Restate the span of lines that starts with the line containing "Continue the FreeCAD" and ends with the line containing "and handling specks.", word for word, including both, with nothing else.
## start The input
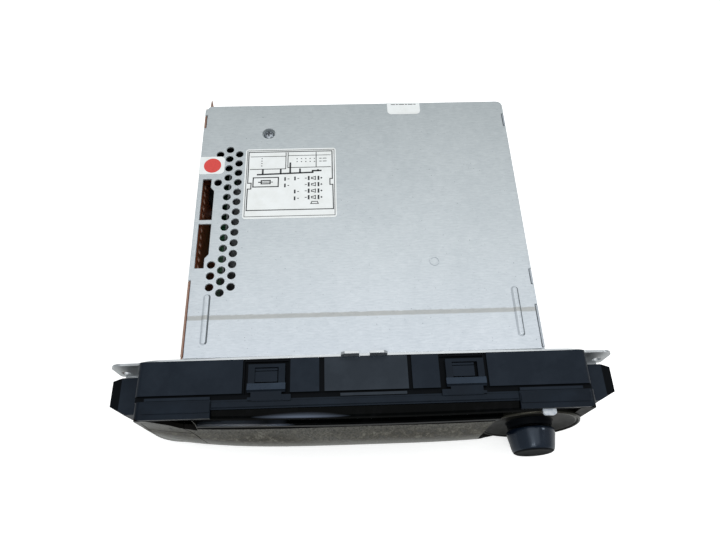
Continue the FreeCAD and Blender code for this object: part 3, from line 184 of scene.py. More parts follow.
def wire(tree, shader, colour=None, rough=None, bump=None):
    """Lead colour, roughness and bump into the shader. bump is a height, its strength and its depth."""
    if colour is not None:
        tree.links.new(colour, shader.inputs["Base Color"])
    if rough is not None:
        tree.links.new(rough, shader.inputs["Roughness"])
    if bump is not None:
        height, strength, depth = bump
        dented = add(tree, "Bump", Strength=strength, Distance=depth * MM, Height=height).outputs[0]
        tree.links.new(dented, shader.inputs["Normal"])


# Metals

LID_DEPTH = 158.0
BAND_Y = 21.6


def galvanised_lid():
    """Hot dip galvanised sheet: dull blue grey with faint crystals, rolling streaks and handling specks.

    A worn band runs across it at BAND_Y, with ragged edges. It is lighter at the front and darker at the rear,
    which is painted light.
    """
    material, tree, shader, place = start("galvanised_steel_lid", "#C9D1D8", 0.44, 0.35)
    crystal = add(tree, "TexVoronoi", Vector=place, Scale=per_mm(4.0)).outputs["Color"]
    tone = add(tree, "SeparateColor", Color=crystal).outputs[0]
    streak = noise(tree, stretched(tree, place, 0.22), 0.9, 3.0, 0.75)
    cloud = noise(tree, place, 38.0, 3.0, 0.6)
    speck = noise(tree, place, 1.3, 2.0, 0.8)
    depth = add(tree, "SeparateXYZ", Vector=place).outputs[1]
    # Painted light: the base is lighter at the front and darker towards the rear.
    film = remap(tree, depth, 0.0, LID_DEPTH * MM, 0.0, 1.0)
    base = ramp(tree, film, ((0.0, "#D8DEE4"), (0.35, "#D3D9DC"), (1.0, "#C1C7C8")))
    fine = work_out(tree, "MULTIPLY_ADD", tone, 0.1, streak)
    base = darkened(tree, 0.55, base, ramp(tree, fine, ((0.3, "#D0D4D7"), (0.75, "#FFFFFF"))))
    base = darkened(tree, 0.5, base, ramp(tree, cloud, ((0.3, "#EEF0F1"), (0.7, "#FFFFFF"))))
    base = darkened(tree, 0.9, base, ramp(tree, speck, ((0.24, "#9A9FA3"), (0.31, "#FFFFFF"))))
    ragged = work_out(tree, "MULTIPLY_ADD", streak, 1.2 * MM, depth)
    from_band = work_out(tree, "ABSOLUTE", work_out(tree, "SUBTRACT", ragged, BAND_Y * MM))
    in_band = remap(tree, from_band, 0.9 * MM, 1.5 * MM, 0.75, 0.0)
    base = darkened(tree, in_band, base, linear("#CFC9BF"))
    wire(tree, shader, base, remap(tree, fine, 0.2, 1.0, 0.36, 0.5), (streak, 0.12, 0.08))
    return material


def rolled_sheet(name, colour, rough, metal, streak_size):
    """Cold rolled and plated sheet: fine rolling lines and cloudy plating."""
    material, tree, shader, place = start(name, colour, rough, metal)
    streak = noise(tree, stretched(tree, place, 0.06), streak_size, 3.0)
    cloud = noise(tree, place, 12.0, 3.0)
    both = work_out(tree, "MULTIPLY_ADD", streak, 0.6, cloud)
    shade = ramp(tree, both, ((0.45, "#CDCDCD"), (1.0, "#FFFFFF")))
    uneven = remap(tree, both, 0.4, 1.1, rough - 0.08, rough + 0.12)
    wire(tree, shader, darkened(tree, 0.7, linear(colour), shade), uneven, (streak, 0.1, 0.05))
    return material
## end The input
## start The input
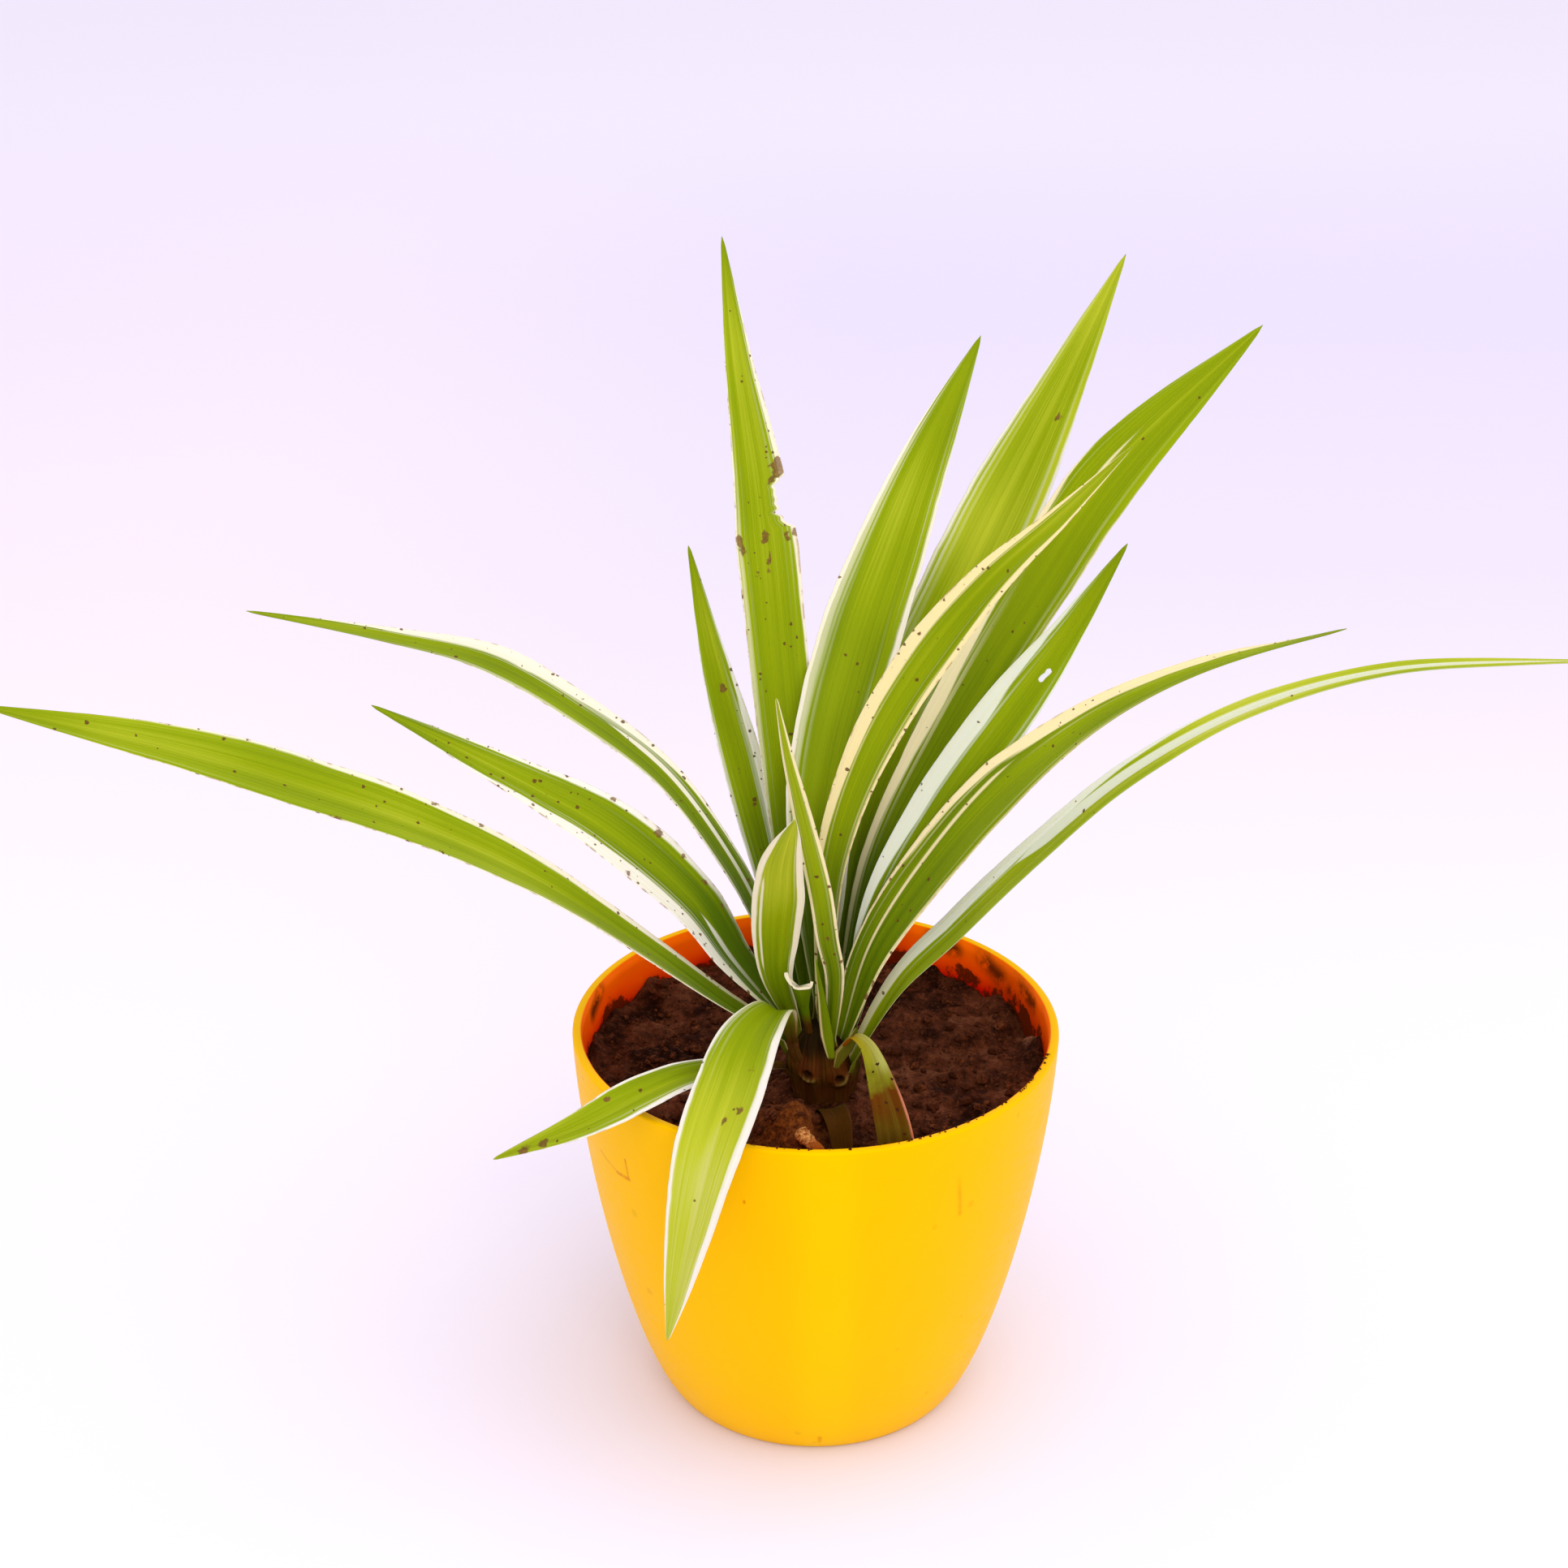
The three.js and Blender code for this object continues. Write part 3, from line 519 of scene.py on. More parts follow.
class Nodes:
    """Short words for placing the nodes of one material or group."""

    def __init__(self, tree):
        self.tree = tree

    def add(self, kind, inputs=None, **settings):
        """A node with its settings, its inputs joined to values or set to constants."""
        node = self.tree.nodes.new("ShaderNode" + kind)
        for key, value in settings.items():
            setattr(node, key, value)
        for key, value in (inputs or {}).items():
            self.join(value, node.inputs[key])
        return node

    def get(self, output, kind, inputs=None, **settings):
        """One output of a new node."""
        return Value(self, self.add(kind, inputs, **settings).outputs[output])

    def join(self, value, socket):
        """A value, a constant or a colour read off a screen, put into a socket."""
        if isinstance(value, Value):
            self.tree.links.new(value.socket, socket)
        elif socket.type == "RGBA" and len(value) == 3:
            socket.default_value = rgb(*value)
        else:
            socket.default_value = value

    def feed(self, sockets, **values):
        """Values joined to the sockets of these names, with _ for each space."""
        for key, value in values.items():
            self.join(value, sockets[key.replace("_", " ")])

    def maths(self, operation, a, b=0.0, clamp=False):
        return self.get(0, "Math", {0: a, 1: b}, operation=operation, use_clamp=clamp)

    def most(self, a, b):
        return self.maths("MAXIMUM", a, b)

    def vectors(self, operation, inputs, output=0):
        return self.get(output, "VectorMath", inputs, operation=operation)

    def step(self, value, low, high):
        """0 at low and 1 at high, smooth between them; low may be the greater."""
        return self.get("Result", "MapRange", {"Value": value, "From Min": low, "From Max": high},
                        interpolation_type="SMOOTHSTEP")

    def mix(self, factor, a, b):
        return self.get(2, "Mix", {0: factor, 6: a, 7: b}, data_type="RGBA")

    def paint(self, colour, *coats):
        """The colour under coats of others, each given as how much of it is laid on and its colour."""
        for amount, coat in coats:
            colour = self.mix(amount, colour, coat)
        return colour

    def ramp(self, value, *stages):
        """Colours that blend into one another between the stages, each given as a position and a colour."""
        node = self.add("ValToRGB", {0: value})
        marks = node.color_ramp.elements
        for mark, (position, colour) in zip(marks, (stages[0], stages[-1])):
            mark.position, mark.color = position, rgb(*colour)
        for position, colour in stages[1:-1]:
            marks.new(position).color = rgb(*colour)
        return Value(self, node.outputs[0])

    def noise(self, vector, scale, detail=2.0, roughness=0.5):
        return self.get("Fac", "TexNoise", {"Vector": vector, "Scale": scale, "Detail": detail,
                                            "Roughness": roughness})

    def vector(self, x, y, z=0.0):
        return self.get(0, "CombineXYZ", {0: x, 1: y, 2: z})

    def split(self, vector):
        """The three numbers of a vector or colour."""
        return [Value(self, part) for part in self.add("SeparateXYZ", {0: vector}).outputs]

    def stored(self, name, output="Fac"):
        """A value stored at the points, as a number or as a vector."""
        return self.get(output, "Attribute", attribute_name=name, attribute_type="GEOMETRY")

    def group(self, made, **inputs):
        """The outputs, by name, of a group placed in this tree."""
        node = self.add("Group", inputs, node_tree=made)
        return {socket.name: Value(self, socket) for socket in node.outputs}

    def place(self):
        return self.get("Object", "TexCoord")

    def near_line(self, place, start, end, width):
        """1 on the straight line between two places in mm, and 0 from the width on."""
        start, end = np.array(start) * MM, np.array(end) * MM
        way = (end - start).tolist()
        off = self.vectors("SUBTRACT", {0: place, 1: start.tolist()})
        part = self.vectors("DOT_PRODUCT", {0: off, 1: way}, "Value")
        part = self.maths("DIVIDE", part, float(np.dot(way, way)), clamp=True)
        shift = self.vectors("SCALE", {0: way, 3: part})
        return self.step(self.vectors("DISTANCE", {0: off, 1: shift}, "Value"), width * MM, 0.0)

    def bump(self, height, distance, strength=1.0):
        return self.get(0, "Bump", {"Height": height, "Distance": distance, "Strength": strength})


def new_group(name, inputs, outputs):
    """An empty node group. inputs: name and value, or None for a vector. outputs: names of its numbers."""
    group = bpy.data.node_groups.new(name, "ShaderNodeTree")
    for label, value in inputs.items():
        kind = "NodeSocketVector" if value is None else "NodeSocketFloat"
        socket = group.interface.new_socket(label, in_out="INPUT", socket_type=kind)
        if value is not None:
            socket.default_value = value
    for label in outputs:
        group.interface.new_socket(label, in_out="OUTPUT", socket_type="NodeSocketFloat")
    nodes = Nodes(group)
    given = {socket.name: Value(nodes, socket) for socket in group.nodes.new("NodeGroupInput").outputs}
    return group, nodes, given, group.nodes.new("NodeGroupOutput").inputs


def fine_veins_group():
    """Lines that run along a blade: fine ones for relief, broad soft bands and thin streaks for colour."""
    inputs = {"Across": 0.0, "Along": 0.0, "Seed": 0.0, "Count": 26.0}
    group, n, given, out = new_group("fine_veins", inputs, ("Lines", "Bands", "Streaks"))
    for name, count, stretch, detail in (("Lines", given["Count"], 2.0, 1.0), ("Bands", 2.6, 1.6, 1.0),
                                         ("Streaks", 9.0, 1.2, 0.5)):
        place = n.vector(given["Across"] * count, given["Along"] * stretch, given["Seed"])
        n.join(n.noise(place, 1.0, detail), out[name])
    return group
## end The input
▶ Exercise result
Continue the FreeCAD and Blender code for this object: part 3, from line 184 of scene.py. More parts follow.
def wire(tree, shader, colour=None, rough=None, bump=None):
    """Lead colour, roughness and bump into the shader. bump is a height, its strength and its depth."""
    if colour is not None:
        tree.links.new(colour, shader.inputs["Base Color"])
    if rough is not None:
        tree.links.new(rough, shader.inputs["Roughness"])
    if bump is not None:
        height, strength, depth = bump
        dented = add(tree, "Bump", Strength=strength, Distance=depth * MM, Height=height).outputs[0]
        tree.links.new(dented, shader.inputs["Normal"])


# Metals

LID_DEPTH = 158.0
BAND_Y = 21.6


def galvanised_lid():
    """Hot dip galvanised sheet: dull blue grey with faint crystals, rolling streaks and handling specks.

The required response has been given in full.